HOUSTON, Texas -- Two Texas brothers have turned their small batch distillery into a hand sanitizer operation.
"Right now, we've got finished gallon pallets over here. We've got 240 gallons per pallet," said Travis Whitmeyer as he pointed to a storage room filled with boxes.
Employees are moving fast filling 16 gallons a minute at Whitmeyer's Distilling.
But they aren't bottling their reserve bourbon or Texas peach whiskey. They're filling jugs of hand sanitizer.
"Two weeks ago, I didn't really know much about hand sanitizer. It was crazy," said Chris Whitmeyer, who co-owns the operation with his brother.
The brothers transformed their small batch distillery into a massive sanitizer operation.
As most small business owners closed their doors, these guys increased hours. They are now operating 24 hours a day, seven days a week.

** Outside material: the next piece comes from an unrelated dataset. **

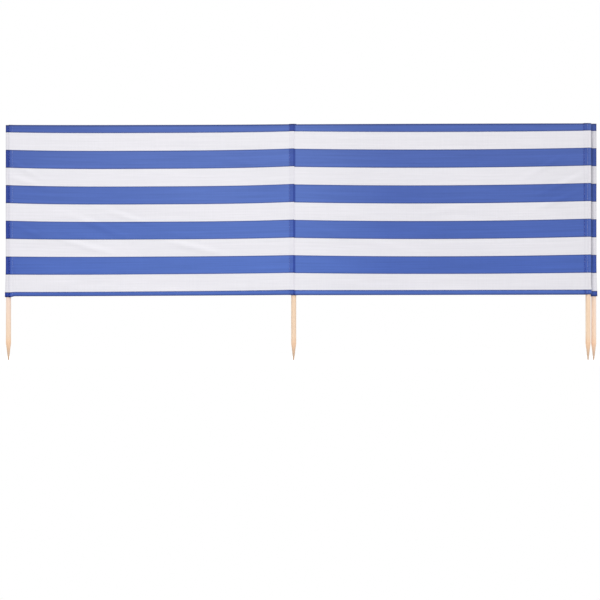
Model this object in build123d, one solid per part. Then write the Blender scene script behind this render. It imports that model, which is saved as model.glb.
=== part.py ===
from build123d import *
import os

# Beach windbreak: one length of striped cloth on five pointed poles, folded in half round the
# left pole, so that two bays stand in front and two behind.
# Millimetres, +Z up. +X runs along the front to the right end and -Y points out of the front.
# The origin is on the flat tip of the left pole.

# Poles
pole_radius = 12
pole_length = 1100
point_length = 78
tip_radius = 3
point_hollow = 0.7
top_chamfer = 2

# Distances between neighbouring poles, along +X. Both bays beside the fold are equally long,
# so the two middle poles stand one behind the other.
left_span = 1338
front_right_span = 1381
rear_right_span = 1408

# Cloth, sleeves and hems
cloth_height = 802
cloth_thickness = 0.9
top_hem_depth = 36
bottom_hem_depth = 22
sleeve_ease = 0.3
flange_width = 21
flange_start = 1
seam_offset = 2
seam_gap = 0.3
lap_gap = 0.3
end_gap = 0.3
edge_gap = 0.05

# Height of the cloth's lower edge at each pole, above the pole tips
lower_edge = {
    "rear_right": 307,
    "rear_middle": 306.5,
    "left": 300,
    "front_middle": 304.5,
    "front_right": 308,
}

# How far each sleeve hangs below the cloth's lower edge, and stands above its upper edge
sleeve_reach = {
    "rear_right": (8, 0),
    "rear_middle": (1, 1.5),
    "left": (5, 0.3),
    "front_middle": (0.5, 1.5),
    "front_right": (0, 1.5),
}

# Free space left between the front and rear sleeves at the middle
row_clearance = 6.6

sleeve_radius = pole_radius + sleeve_ease + cloth_thickness
sheet_inside = sleeve_radius + lap_gap
sheet_outside = sheet_inside + cloth_thickness
hem_thickness = 2 * cloth_thickness
bead_radius = (cloth_thickness + hem_thickness) / 2
row_offset = sleeve_radius + row_clearance / 2

# Pole places seen from above, in the order in which the cloth passes them
pole_places = {
    "rear_right": Vector(left_span + rear_right_span, row_offset),
    "rear_middle": Vector(left_span, row_offset),
    "left": Vector(0, 0),
    "front_middle": Vector(left_span, -row_offset),
    "front_right": Vector(left_span + front_right_span, -row_offset),
}

# Each bay: the poles it runs between, and how far past them its sheet begins and ends.
# A sheet stops at the seam beside a middle pole and on the crown of the sleeve elsewhere.
bays = {
    "rear_right": ("rear_right", "rear_middle", 0, -seam_offset - seam_gap),
    "rear_left": ("rear_middle", "left", -seam_offset + seam_gap, 0),
    "front_left": ("left", "front_middle", flange_start, seam_offset - seam_gap),
    "front_right": ("front_middle", "front_right", seam_offset + seam_gap, 0),
}

# Each sleeve: the bay that it is sewn to, and whether it sits at the start or end of that bay
sleeve_bays = {
    "rear_right": ("rear_right", "start"),
    "rear_middle": ("rear_left", "start"),
    "left": ("front_left", "start"),
    "front_middle": ("front_left", "end"),
    "front_right": ("front_right", "end"),
}


def bay_plane(bay):
    """Upright plane through a bay's two poles: x along the cloth, y up, z out of its face."""
    start, end = (pole_places[name] for name in bays[bay][:2])
    along = (end - start).normalized()
    return Plane(origin=start, x_dir=along, z_dir=along.cross(Vector(0, 0, 1)))


def bay_length(bay):
    start, end = (pole_places[name] for name in bays[bay][:2])
    return (end - start).length


def edge_height(bay, distance):
    """Height of the cloth's lower edge, a distance along the bay from its first pole."""
    start, end = (lower_edge[name] for name in bays[bay][:2])
    return start + (end - start) * distance / bay_length(bay)


def make_pole(name):
    """Turned pole with a hollow-sided point, a blunt tip and a chamfered top."""
    side_middle = (pole_radius + tip_radius) / 2 - point_hollow
    point_side = ThreePointArc(
        (tip_radius, 0), (side_middle, point_length / 2), (pole_radius, point_length)
    )
    shaft_side = Polyline(
        (pole_radius, point_length),
        (pole_radius, pole_length - top_chamfer),
        (pole_radius - top_chamfer, pole_length),
        (0, pole_length),
        (0, 0),
        (tip_radius, 0),
    )
    half_section = Plane.XZ * make_face(point_side + shaft_side)
    return Pos(pole_places[name]) * revolve(half_section, Axis.Z)


def make_sheet(bay):
    """Flat sheet of one bay, between the folded beads of its two hems."""
    _, _, past_start, past_end = bays[bay]
    first, last = past_start, bay_length(bay) + past_end
    turned = bead_radius + edge_gap
    outline = Polyline(
        (first, edge_height(bay, first) + turned),
        (last, edge_height(bay, last) + turned),
        (last, edge_height(bay, last) + cloth_height - turned),
        (first, edge_height(bay, first) + cloth_height - turned),
        close=True,
    )
    sheet_plane = bay_plane(bay).offset(sheet_inside)
    return extrude(sheet_plane * make_face(outline), amount=cloth_thickness)


def make_hem(bay, depth, edge):
    """Edge of the cloth turned in twice behind the sheet, with a rounded bead at the fold."""
    inset = flange_start + flange_width + end_gap
    first, last = inset, bay_length(bay) - inset
    rise = cloth_height if edge == "top" else 0
    plane = bay_plane(bay)
    ends = [
        plane.from_local_coords((distance, edge_height(bay, distance) + rise, 0))
        for distance in (first, last)
    ]
    if edge == "bottom":
        ends.reverse()
    run = ends[1] - ends[0]
    back = sheet_inside - hem_thickness
    bead_side = Polyline(
        (sheet_outside, bead_radius),
        (sheet_inside, bead_radius),
        (sheet_inside, depth),
        (back, depth),
        (back, bead_radius),
    )
    bead_fold = ThreePointArc(
        (back, bead_radius), ((back + sheet_outside) / 2, 0), (sheet_outside, bead_radius)
    )
    section_plane = Plane(origin=ends[0], x_dir=plane.z_dir, z_dir=run.normalized())
    section = section_plane * make_face(bead_side + bead_fold)
    return extrude(section, amount=run.length)


def make_sleeve(name):
    """Tunnel round a pole: closed on top, open below, with a flange sewn behind the sheet."""
    bay, place = sleeve_bays[name]
    side = 1 if place == "start" else -1
    drop, rise = sleeve_reach[name]
    height = drop + cloth_height + rise
    foot = pole_places[name] + Vector(0, 0, lower_edge[name] - drop)
    floor_plane = Plane(origin=foot, x_dir=bay_plane(bay).x_dir * side, z_dir=(0, 0, 1))
    flange_y = -side * (sheet_inside - cloth_thickness / 2)
    flange = Pos(flange_start + flange_width / 2, flange_y) * Rectangle(
        flange_width, cloth_thickness
    )
    outer = Circle(sleeve_radius) + flange
    wall = outer - Circle(pole_radius + sleeve_ease)
    tube = extrude(floor_plane * wall, amount=height)
    lid = extrude(
        floor_plane.offset(height - cloth_thickness) * outer, amount=cloth_thickness
    )
    return tube + lid


parts = {}
for pole_name in pole_places:
    parts["pole_" + pole_name] = make_pole(pole_name)
    parts["sleeve_" + pole_name] = make_sleeve(pole_name)
for bay_name in bays:
    parts["cloth_" + bay_name] = make_sheet(bay_name)
    parts["top_hem_" + bay_name] = make_hem(bay_name, top_hem_depth, "top")
    parts["bottom_hem_" + bay_name] = make_hem(bay_name, bottom_hem_depth, "bottom")

os.makedirs("parts", exist_ok=True)
for node, solid in parts.items():
    export_step(solid, os.path.join("parts", node + ".step"))
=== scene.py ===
import math

import bpy
import numpy as np
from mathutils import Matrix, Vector, noise


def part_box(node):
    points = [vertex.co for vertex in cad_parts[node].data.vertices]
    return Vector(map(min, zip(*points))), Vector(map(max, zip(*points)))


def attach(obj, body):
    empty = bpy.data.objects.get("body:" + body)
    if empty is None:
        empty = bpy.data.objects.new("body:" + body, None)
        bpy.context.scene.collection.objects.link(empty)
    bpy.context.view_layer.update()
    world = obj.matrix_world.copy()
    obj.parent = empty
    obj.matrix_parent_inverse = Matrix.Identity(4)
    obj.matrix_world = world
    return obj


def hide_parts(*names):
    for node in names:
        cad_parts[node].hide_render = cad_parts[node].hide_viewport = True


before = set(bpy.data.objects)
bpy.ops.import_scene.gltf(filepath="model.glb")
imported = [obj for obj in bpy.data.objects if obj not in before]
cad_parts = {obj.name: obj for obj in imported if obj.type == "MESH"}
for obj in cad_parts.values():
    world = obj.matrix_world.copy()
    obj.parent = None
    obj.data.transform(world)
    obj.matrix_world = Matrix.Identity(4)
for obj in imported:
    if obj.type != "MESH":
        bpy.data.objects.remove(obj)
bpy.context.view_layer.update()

# Looks of a beach windbreak that stands folded in half round its left pole. Metres, +Z up, and
# the front faces -Y. Distances along a bay are measured from the axis of its first pole, and
# heights on the cloth from its lower edge.
MM = 0.001
UP = Vector((0, 0, 1))

# Cloth
CLOTH_HEIGHT = 802 * MM
CLOTH_THICKNESS = 0.7 * MM
BLUE_STRIPE = 84.9 * MM
WHITE_STRIPE = 81.5 * MM
TOP_BLUE = 34.3 * MM
BOTTOM_BLUE = 21.9 * MM
TOP_HEM = 36 * MM
BOTTOM_HEM = 22 * MM
HEM_TURN = 9 * MM
EDGE_TURN = 6 * MM
LAYER_STEP = 0.85 * MM
FLANGE_END = 22 * MM
SEAM_INSET = 3 * MM
SEWN = FLANGE_END - SEAM_INSET
CAD_EDGE_GAP = 1.4 * MM

# Mesh spacing of the cloth: on the open sheet, and beside poles and hems
OPEN_STEP = 8.5 * MM
FINE_STEP = 1.6 * MM
FINE_REACH = 30 * MM
MERGE_DISTANCE = 0.01 * MM
SMOOTH_ANGLE = math.radians(50)

# Rows of a turned edge: round its fold, along each of its layers and round its inner fold
FOLD_ROWS = 7
TURN_ROWS = 3
INNER_FOLD_ROWS = 5

# What is left of a hem where it is trimmed short beside a pole, how much flatter it lies there,
# and over what width it comes back
TRIMMED_HEM = 2 * MM
TRIMMED_TURN = 0.4 * MM
TRIMMED_FLATTER = 0.6
TRIM_WIDTH = 1.5 * FINE_STEP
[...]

They hired 30 furloughed bartenders to help bottle, package and distribute bottles to the public for free.
"This is a way for us to kind of get on the front lines and fight this thing with the rest of Houston," said Chris.
Being on the front lines, serving and giving back all comes naturally for these Iraq War veterans.
"Definitely being in those high pressure situations kind of helps with what we're doing today," said Travis.
That training and service prepared them for a very big call from Texas Children's Hospital, which was running low on its supply and in need.
"And then they said, 'Well, we need 6,100 gallons to get us through six months,' and I'm like, 'Okay, that's a lot of vodka basically in my terms,'" said Chris.
It's the biggest order the distillers have received yet, and one Chris could not turn down.
"So we called them back and said we're going to do it. We're going to do it on donation," Chris said. "We're just going to take care of you guys."
Chris explained that it is the least he can do for the doctors and nurses he credits with saving his daughter's life.
Three years ago, she came down with the flu and her health deteriorated after also contracting croup.
"It's where they're constantly gasping for air, it's a really horrible thing for a parent to deal with," explained Chris.
After a week in the hospital, he says she was released, but only for the infection to get worse.
"I remember... we took her back down and she had to go into the ICU at Texas Children's, and that was very scary," he said.
His 2-year-old spent another week in the ICU.
Chris watched the health care professionals work around the clock to keep her breathing.
"When you see them with crash carts and hooking them up to all these tubes and wires, and she's crying and there's nothing you can do, but they did it. They were her parent that day. And they took care of her."
He hopes this hand sanitizer will protect those same nurses, doctors and medical staff as they continue their work to save children.
It's hand sanitizer, bottled by furloughed employees, packaged at no profit, by two veterans, signing up to help on the front lines again.
"We're really able to help a lot of different people in a lot of different ways and we're just so happy to be able to do it," said Travis.